#### DATA SECTION ####

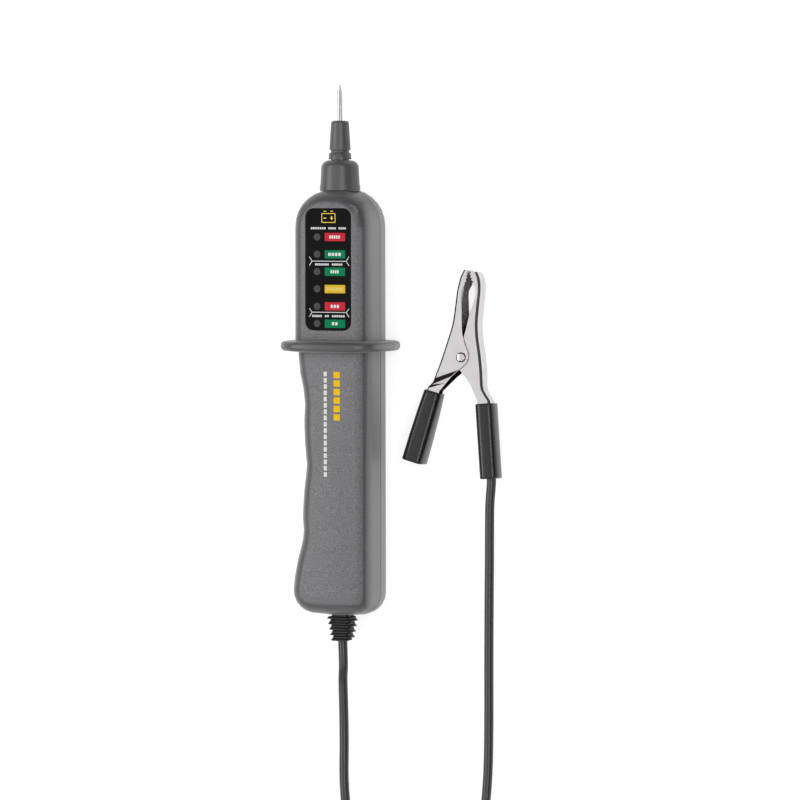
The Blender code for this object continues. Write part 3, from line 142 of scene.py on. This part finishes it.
def smooth_path(points, steps):
    """A smooth curve through the points."""
    places = [2 * points[0] - points[1], *points, 2 * points[-1] - points[-2]]
    path = [places[1]]
    for a, b, c, d in zip(places, places[1:], places[2:], places[3:]):
        for k in range(1, steps + 1):
            t = k / steps
            bend = (2 * a - 5 * b + 4 * c - d) * t**2 + (3 * b - a - 3 * c + d) * t**3
            path.append(b + ((c - a) * t + bend) / 2)
    return path


def lead_route():
    """Out of the strain relief, down to the table, four and a half turns of coil, and up into the clip's grip."""
    out = TESTER.to_3x3() @ Vector((0, -1, 0))
    route = [LEAD_EXIT, LEAD_EXIT + out * 0.0098 + Vector((0.0003, 0, 0))]
    route += [Vector(p) for p in ((0.0004, -0.1270, 0.0062), (0.0000, -0.1405, 0.0035), (-0.0001, -0.1535, 0.0021))]
    route += [Vector(p) for p in ((0.0001, -0.1675, TABLE_Z), (0.0014, -0.1800, TABLE_Z), (0.0038, -0.1945, TABLE_Z))]
    # Bottom layer winds inwards, top layer winds back out, a lead's width apart
    width = 2 * LEAD_RADIUS
    outer = COIL_MEAN_RADIUS + 1.333 * width
    inner = outer - 2.4 * width
    for k in range(int(COIL_TURNS * 16) + 1):
        turn = k / 16
        climb = min(1.0, max(0.0, (turn - 2.35) / 0.3))
        radius = outer - width * min(turn, 2.4) if turn < 2.5 else inner + width * max(0.0, turn - 2.6)
        angle = math.pi + math.tau * turn
        height = TABLE_Z + width * climb * climb * (3 - 2 * climb)
        route.append(COIL_CENTRE + Vector((radius * math.cos(angle), radius * math.sin(angle), height)))
    route += [Vector(p) for p in ((0.0554, -0.1985, 0.0042), (0.0583, -0.1870, 0.0022), (0.0602, -0.1770, TABLE_Z))]
    route += [Vector(p) for p in ((0.0612, -0.1620, TABLE_Z), (0.0612, -0.1435, TABLE_Z), (0.0607, -0.1185, TABLE_Z))]
    route += [Vector(p) for p in ((0.0603, -0.0935, TABLE_Z), (0.0602, -0.0785, 0.0022), (0.0604, -0.0655, 0.0034))]
    route += [Vector(p) for p in ((0.0609, -0.0545, 0.0050), (0.06161, -0.04608, 0.0057), (0.06118, -0.0411, 0.0060))]
    return smooth_path(route, 3)


def make_lead(material):
    """The lead as one round tube along its whole route."""
    path = lead_route()
    curve = bpy.data.curves.new("tester_lead", "CURVE")
    curve.dimensions = "3D"
    curve.bevel_depth = LEAD_RADIUS
    curve.bevel_resolution = 5
    curve.use_fill_caps = True
    spline = curve.splines.new("POLY")
    spline.points.add(len(path) - 1)
    for knot, place in zip(spline.points, path):
        knot.co = (*place, 1.0)
    curve.materials.append(material)
    lead = bpy.data.objects.new("tester_lead", curve)
    bpy.context.scene.collection.objects.link(lead)
    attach(lead, "tester")
    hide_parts("lead_tester_side", "lead_coil", "lead_clip_side")


def print_patch(outline, lift=INK):
    """A printed area a few hundredths of a millimetre thick, on the tester's front face; outline in millimetres."""
    mesh = bmesh.new()
    low = [mesh.verts.new(TESTER @ Vector((x * MM, y * MM, FACE_Z + INK_FOOT))) for x, y in outline]
    high = [mesh.verts.new(TESTER @ Vector((x * MM, y * MM, FACE_Z + lift))) for x, y in outline]
    for k in range(len(outline)):
        m = (k + 1) % len(outline)
        mesh.faces.new((low[k], low[m], high[m], high[k]))
    mesh.faces.new(low)
    mesh.faces.new(high)
    bmesh.ops.recalc_face_normals(mesh, faces=mesh.faces)
    return mesh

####

REQUIRED TASK » Reproduce each line of the material containing the word "scene".

EXERCISE OUTPUT »
The Blender code for this object continues. Write part 3, from line 142 of scene.py on. This part finishes it.
    bpy.context.scene.collection.objects.link(lead)